The exercise: It is required that all of the data be written out exactly.

[Start Data extract]

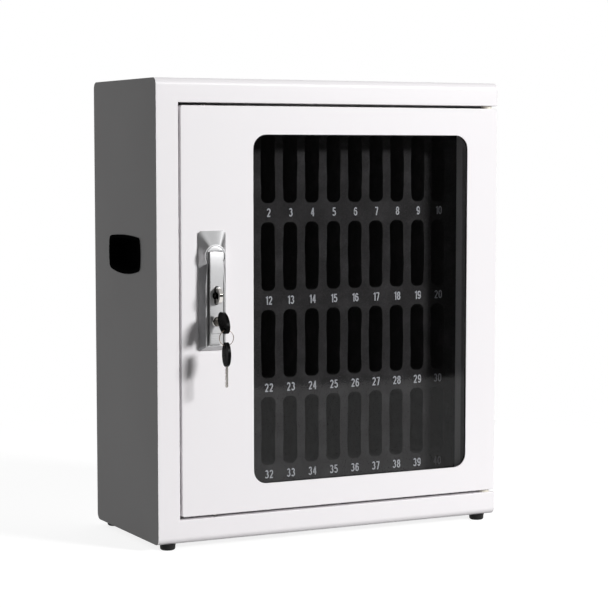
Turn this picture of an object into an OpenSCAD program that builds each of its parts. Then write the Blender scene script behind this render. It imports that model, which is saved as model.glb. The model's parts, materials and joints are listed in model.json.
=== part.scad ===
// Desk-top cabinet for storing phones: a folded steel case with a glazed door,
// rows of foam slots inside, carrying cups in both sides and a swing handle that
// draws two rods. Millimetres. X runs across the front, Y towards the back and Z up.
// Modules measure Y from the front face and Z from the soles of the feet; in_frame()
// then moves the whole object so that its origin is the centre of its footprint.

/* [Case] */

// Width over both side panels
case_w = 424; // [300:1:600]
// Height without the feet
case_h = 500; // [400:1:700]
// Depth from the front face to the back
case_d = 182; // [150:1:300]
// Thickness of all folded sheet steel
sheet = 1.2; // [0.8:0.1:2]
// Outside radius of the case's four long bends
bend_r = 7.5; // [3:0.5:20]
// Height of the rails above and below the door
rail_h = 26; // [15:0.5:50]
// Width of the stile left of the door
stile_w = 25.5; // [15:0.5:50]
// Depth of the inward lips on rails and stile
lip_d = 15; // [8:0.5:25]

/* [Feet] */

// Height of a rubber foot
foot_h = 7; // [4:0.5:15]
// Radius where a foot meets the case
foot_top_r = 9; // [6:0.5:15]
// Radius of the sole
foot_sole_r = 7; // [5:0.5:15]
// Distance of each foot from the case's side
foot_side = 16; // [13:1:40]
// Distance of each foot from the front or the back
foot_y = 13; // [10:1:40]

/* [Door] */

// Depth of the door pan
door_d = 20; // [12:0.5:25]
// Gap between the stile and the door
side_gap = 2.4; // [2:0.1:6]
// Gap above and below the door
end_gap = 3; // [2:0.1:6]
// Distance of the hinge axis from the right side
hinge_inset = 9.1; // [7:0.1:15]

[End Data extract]

Right answer:
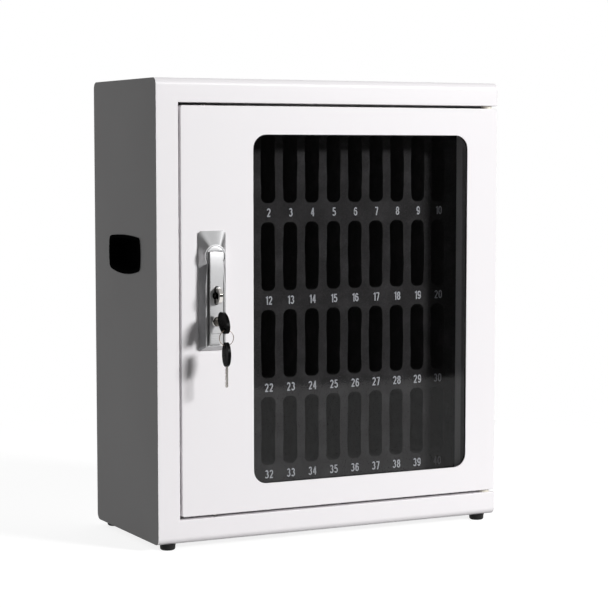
Turn this picture of an object into an OpenSCAD program that builds each of its parts. Then write the Blender scene script behind this render. It imports that model, which is saved as model.glb. The model's parts, materials and joints are listed in model.json.
=== part.scad ===
// Desk-top cabinet for storing phones: a folded steel case with a glazed door,
// rows of foam slots inside, carrying cups in both sides and a swing handle that
// draws two rods. Millimetres. X runs across the front, Y towards the back and Z up.
// Modules measure Y from the front face and Z from the soles of the feet; in_frame()
// then moves the whole object so that its origin is the centre of its footprint.

/* [Case] */

// Width over both side panels
case_w = 424; // [300:1:600]
// Height without the feet
case_h = 500; // [400:1:700]
// Depth from the front face to the back
case_d = 182; // [150:1:300]
// Thickness of all folded sheet steel
sheet = 1.2; // [0.8:0.1:2]
// Outside radius of the case's four long bends
bend_r = 7.5; // [3:0.5:20]
// Height of the rails above and below the door
rail_h = 26; // [15:0.5:50]
// Width of the stile left of the door
stile_w = 25.5; // [15:0.5:50]
// Depth of the inward lips on rails and stile
lip_d = 15; // [8:0.5:25]

/* [Feet] */

// Height of a rubber foot
foot_h = 7; // [4:0.5:15]
// Radius where a foot meets the case
foot_top_r = 9; // [6:0.5:15]
// Radius of the sole
foot_sole_r = 7; // [5:0.5:15]
// Distance of each foot from the case's side
foot_side = 16; // [13:1:40]
// Distance of each foot from the front or the back
foot_y = 13; // [10:1:40]

/* [Door] */

// Depth of the door pan
door_d = 20; // [12:0.5:25]
// Gap between the stile and the door
side_gap = 2.4; // [2:0.1:6]
// Gap above and below the door
end_gap = 3; // [2:0.1:6]
// Distance of the hinge axis from the right side
hinge_inset = 9.1; // [7:0.1:15]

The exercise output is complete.